To make war, declares Author Thompson, people are needed. The more people, the more friction. There are 1,792,000,000 people in the world. Chinese and Russians are 18% each; European Russians, 8%; U. S. citizens, 5%; Germans, 4%; Japanese and British, 3% each; French, 2%. Such a scale should provoke the thought of those who rate low. Author Thompson's study embraces the following danger spots: Japan, China, Australia, the Western Pacific, India, South Africa, Italy, Central Europe, Great Britain. They are dangerous because "it so happens that the peoples who are already feeling keenly the need of new lands and resources are also the ones who are likely to have large increases [in population] for the next few decades," and "never has any previous civilization shown a rapacity that compares even remotely to our own." For instance: "The question of whether any white people should hold and exploit a tropical country with native labor as is now being done is going to become one of the burning questions. . . ." Segregation or wholesale deportation are poor remedies.

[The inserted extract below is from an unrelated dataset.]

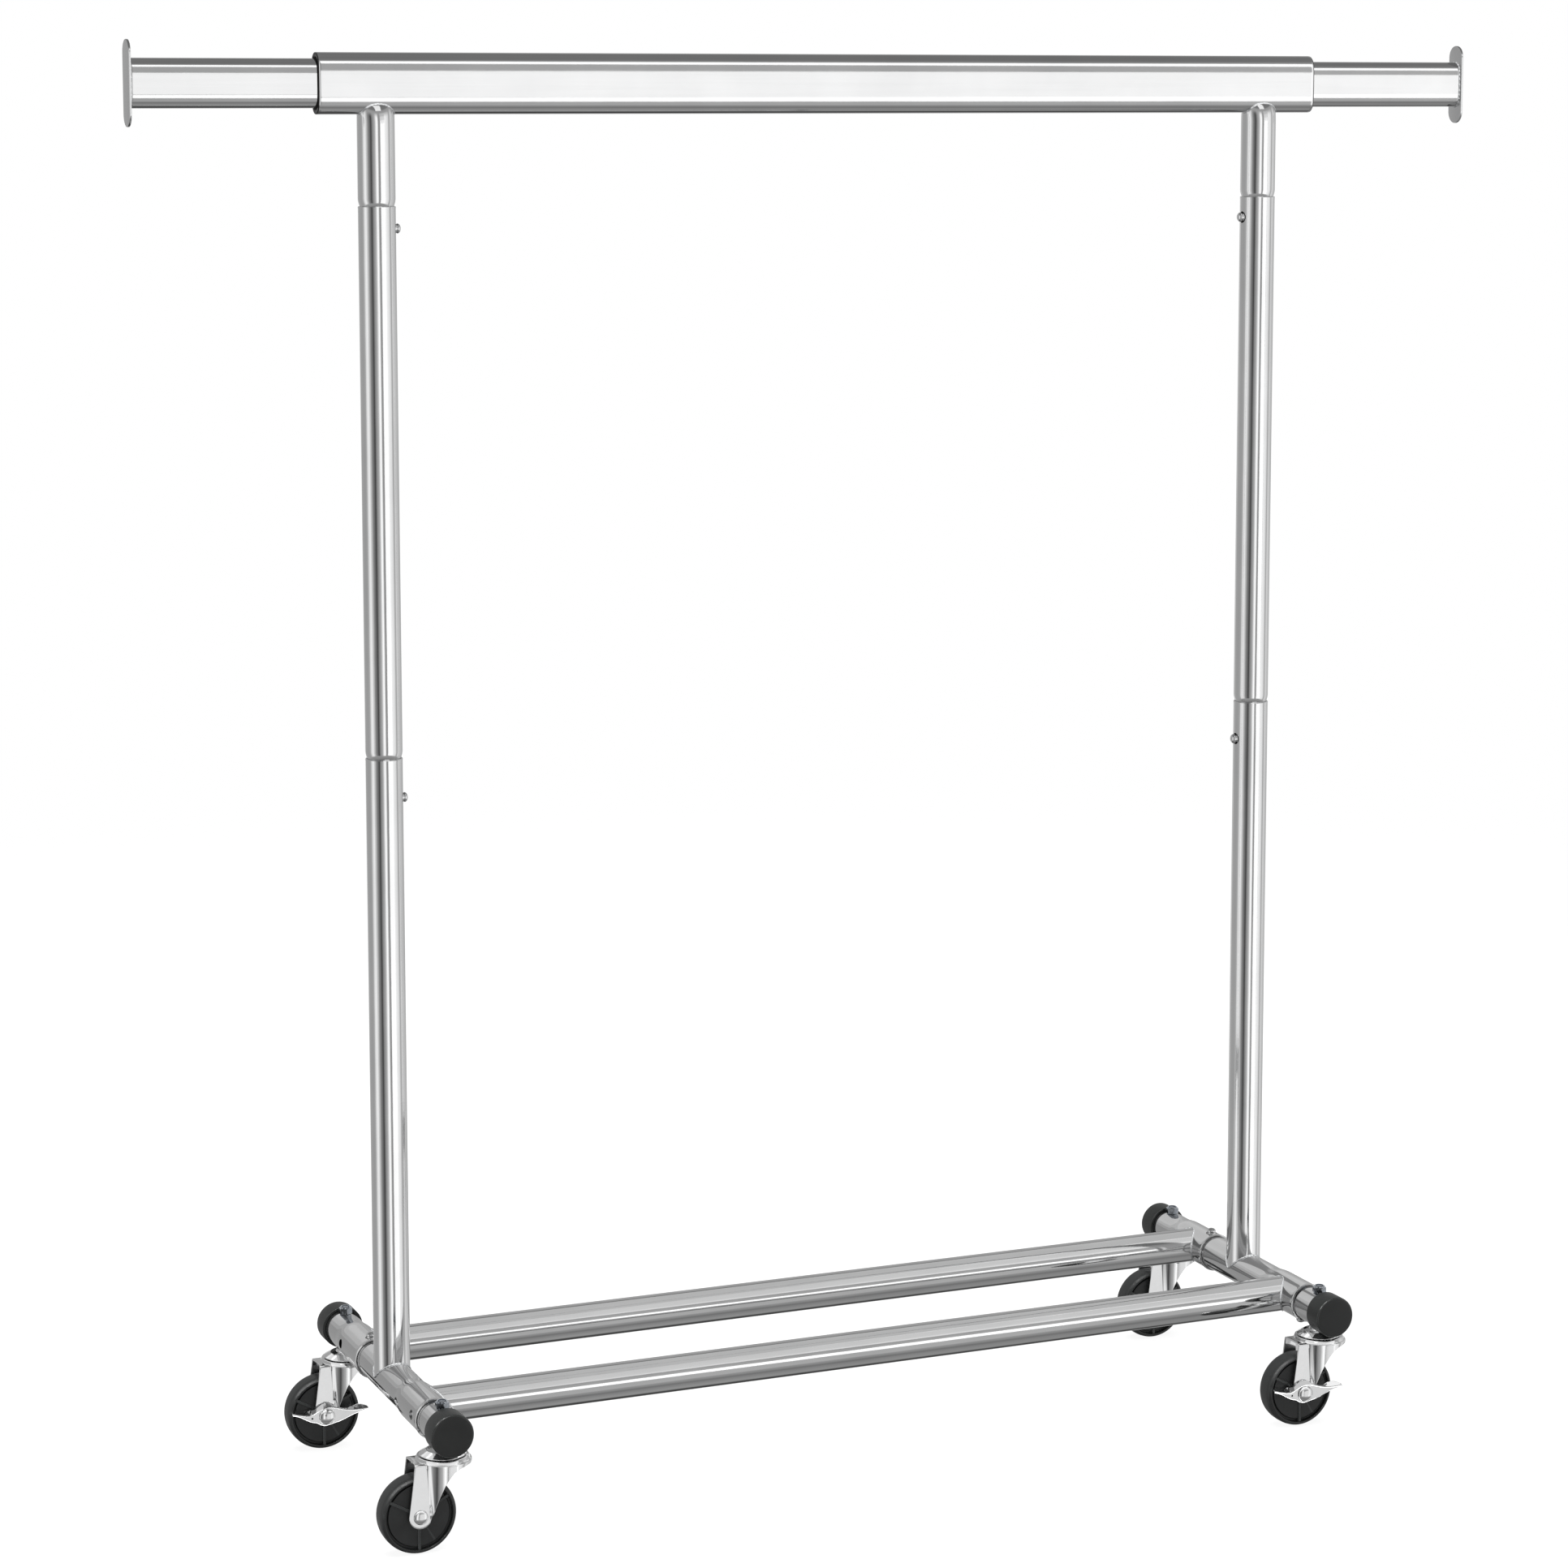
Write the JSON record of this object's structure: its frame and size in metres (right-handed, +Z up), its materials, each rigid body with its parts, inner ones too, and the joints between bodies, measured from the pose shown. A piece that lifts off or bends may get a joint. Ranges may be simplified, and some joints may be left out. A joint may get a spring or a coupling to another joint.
{
  "type": "rolling clothes rack",
  "caption": "Free-standing chromed tube clothes rack with a flat oval hanging rail, pull-out end bars, snap-jointed posts and swivel casters with wheel brakes.",
  "frame": {"origin": "on the floor, midway between the two feet", "axes": "+X along the rack to the right, +Y to the back, +Z up"},
  "size_m": [1.52, 0.413, 1.51],
  "materials": {
    "chrome_tube": "bright polished chrome plating",
    "caster_steel": "bright chrome on pressed steel",
    "zinc_hardware": "blue-white zinc plating",
    "guide_plastic": "satin black nylon",
    "cap_plastic": "satin black moulded plastic",
    "wheel_plastic": "satin black moulded plastic"
  },
  "bodies": {
    "frame": {"rail_sleeve": "chrome_tube", "rail_guide_left": "guide_plastic", "rail_guide_right": "guide_plastic", "stub_post_left": "chrome_tube", "stub_post_right": "chrome_tube", "middle_post_left": "chrome_tube", "middle_post_right": "chrome_tube", "lower_post_left": "chrome_tube", "lower_post_right": "chrome_tube", "foot_tee_left": "chrome_tube", "foot_tee_right": "chrome_tube", "foot_rear_left": "chrome_tube", "foot_rear_right": "chrome_tube", "foot_front_left": "chrome_tube", "foot_front_right": "chrome_tube", "cap_left_rear": "cap_plastic", "cap_left_front": "cap_plastic", "cap_right_rear": "cap_plastic", "cap_right_front": "cap_plastic", "base_rail_front": "chrome_tube", "base_rail_rear": "chrome_tube", "rail_spigots": "chrome_tube", "rail_screws": "zinc_hardware", "stem_nuts": "zinc_hardware", "caster_stems": "zinc_hardware", "swivel_cups": "caster_steel", "swivel_balls": "zinc_hardware"},
    "extension_left": {"bar_left": "chrome_tube", "bar_glide_left": "guide_plastic", "end_plate_left": "chrome_tube"},
    "extension_right": {"bar_right": "chrome_tube", "bar_glide_right": "guide_plastic", "end_plate_right": "chrome_tube"},
    "fork_left_front": {"fork_left_front": "caster_steel", "axle_left_front": "zinc_hardware"},
    "wheel_left_front": {"wheel_left_front": "wheel_plastic"},
    "fork_left_rear": {"fork_left_rear": "caster_steel", "axle_left_rear": "zinc_hardware"},
    "wheel_left_rear": {"wheel_left_rear": "wheel_plastic"},
    "fork_right_front": {"fork_right_front": "caster_steel", "axle_right_front": "zinc_hardware"},
    "wheel_right_front": {"wheel_right_front": "wheel_plastic"},
    "fork_right_rear": {"fork_right_rear": "caster_steel", "axle_right_rear": "zinc_hardware"},
    "wheel_right_rear": {"wheel_right_rear": "wheel_plastic"},
    "brake_lever_left_rear": {"brake_lever_left_rear": "caster_steel"},
    "brake_lever_right_front": {"brake_lever_right_front": "caster_steel"},
    "button_upper_left": {"button_upper_left": "zinc_hardware"},
    "button_upper_right": {"button_upper_right": "zinc_hardware"},
    "button_lower_left": {"button_lower_left": "zinc_hardware"},
    "button_lower_right": {"button_lower_right": "zinc_hardware"},
    "button_foot_rear_left": {"button_foot_rear_left": "zinc_hardware"},
    "button_foot_rear_right": {"button_foot_rear_right": "zinc_hardware"},
    "button_foot_front_left": {"button_foot_front_left": "zinc_hardware"},
    "button_foot_front_right": {"button_foot_front_right": "zinc_hardware"}
  },
  "joints": [
    {"name": "extend_left", "type": "slide", "parent": "frame", "child": "extension_left", "axis": [-1, 0, 0], "range_m": [-0.189, 0]},
    {"name": "extend_right", "type": "slide", "parent": "frame", "child": "extension_right", "axis": [1, 0, 0], "range_m": [-0.189, 0]},
    {"name": "swivel_left_front", "type": "hinge", "parent": "frame", "child": "fork_left_front", "pos_m": [-0.506, -0.171, 0.094], "axis": [0, 0, 1], "continuous": true},
    {"name": "roll_left_front", "type": "hinge", "parent": "fork_left_front", "child": "wheel_left_front", "pos_m": [-0.5345, -0.171, 0.04], "axis": [0, 1, 0], "continuous": true},
    {"name": "swivel_left_rear", "type": "hinge", "parent": "frame", "child": "fork_left_rear", "pos_m": [-0.506, 0.171, 0.094], "axis": [0, 0, 1], "continuous": true},
    {"name": "roll_left_rear", "type": "hinge", "parent": "fork_left_rear", "child": "wheel_left_rear", "pos_m": [-0.5345, 0.171, 0.04], "axis": [0, 1, 0], "continuous": true},
    {"name": "swivel_right_front", "type": "hinge", "parent": "frame", "child": "fork_right_front", "pos_m": [0.506, -0.171, 0.094], "axis": [0, 0, 1], "continuous": true},
    {"name": "roll_right_front", "type": "hinge", "parent": "fork_right_front", "child": "wheel_right_front", "pos_m": [0.4775, -0.171, 0.04], "axis": [0, 1, 0], "continuous": true},
    {"name": "swivel_right_rear", "type": "hinge", "parent": "frame", "child": "fork_right_rear", "pos_m": [0.506, 0.171, 0.094], "axis": [0, 0, 1], "continuous": true},
    {"name": "roll_right_rear", "type": "hinge", "parent": "fork_right_rear", "child": "wheel_right_rear", "pos_m": [0.4775, 0.171, 0.04], "axis": [0, 1, 0], "continuous": true},
    {"name": "brake_left_rear", "type": "hinge", "parent": "fork_left_rear", "child": "brake_lever_left_rear", "pos_m": [-0.5345, 0.15, 0.04], "axis": [0, -1, 0], "range_deg": [0, 22]},
    {"name": "brake_right_front", "type": "hinge", "parent": "fork_right_front", "child": "brake_lever_right_front", "pos_m": [0.4775, -0.192, 0.04], "axis": [0, -1, 0], "range_deg": [0, 22]},
    {"name": "press_upper_left", "type": "slide", "parent": "frame", "child": "button_upper_left", "axis": [1, 0, 0], "range_m": [-0.0072, 0], "stiffness_N_per_m": 1500},
    {"name": "press_upper_right", "type": "slide", "parent": "frame", "child": "button_upper_right", "axis": [-1, 0, 0], "range_m": [-0.0072, 0], "stiffness_N_per_m": 1500},
    {"name": "press_lower_left", "type": "slide", "parent": "frame", "child": "button_lower_left", "axis": [1, 0, 0], "range_m": [-0.0072, 0], "stiffness_N_per_m": 1500},
    {"name": "press_lower_right", "type": "slide", "parent": "frame", "child": "button_lower_right", "axis": [-1, 0, 0], "range_m": [-0.0072, 0], "stiffness_N_per_m": 1500},
    {"name": "press_foot_rear_left", "type": "slide", "parent": "frame", "child": "button_foot_rear_left", "axis": [0, 0, 1], "range_m": [-0.0072, 0], "stiffness_N_per_m": 1500},
    {"name": "press_foot_rear_right", "type": "slide", "parent": "frame", "child": "button_foot_rear_right", "axis": [0, 0, 1], "range_m": [-0.0072, 0], "stiffness_N_per_m": 1500},
    {"name": "press_foot_front_left", "type": "slide", "parent": "frame", "child": "button_foot_front_left", "axis": [0, 0, -1], "range_m": [-0.0072, 0], "stiffness_N_per_m": 1500},
    {"name": "press_foot_front_right", "type": "slide", "parent": "frame", "child": "button_foot_front_right", "axis": [0, 0, -1], "range_m": [-0.0072, 0], "stiffness_N_per_m": 1500}
  ]
}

Assimilation of the few by the many is more logical. But race friction usually hinders assimilation. Thus closes the vicious circle making another war inevitable. One Thompson remedy for population troubles: the dissemination of birth control information among growing peoples such as Italians, Chinese, East Indians.

Author Thompson, 42, born at Weeping Water, Neb., turned carpenter, then college professor. In 1923 he visited the Orient on the yacht of the late Edward Wyllis Scripps, founder of the Scripps-Howard newschain, through whom he became Director of the Scripps Foundation for Research in Population Problems.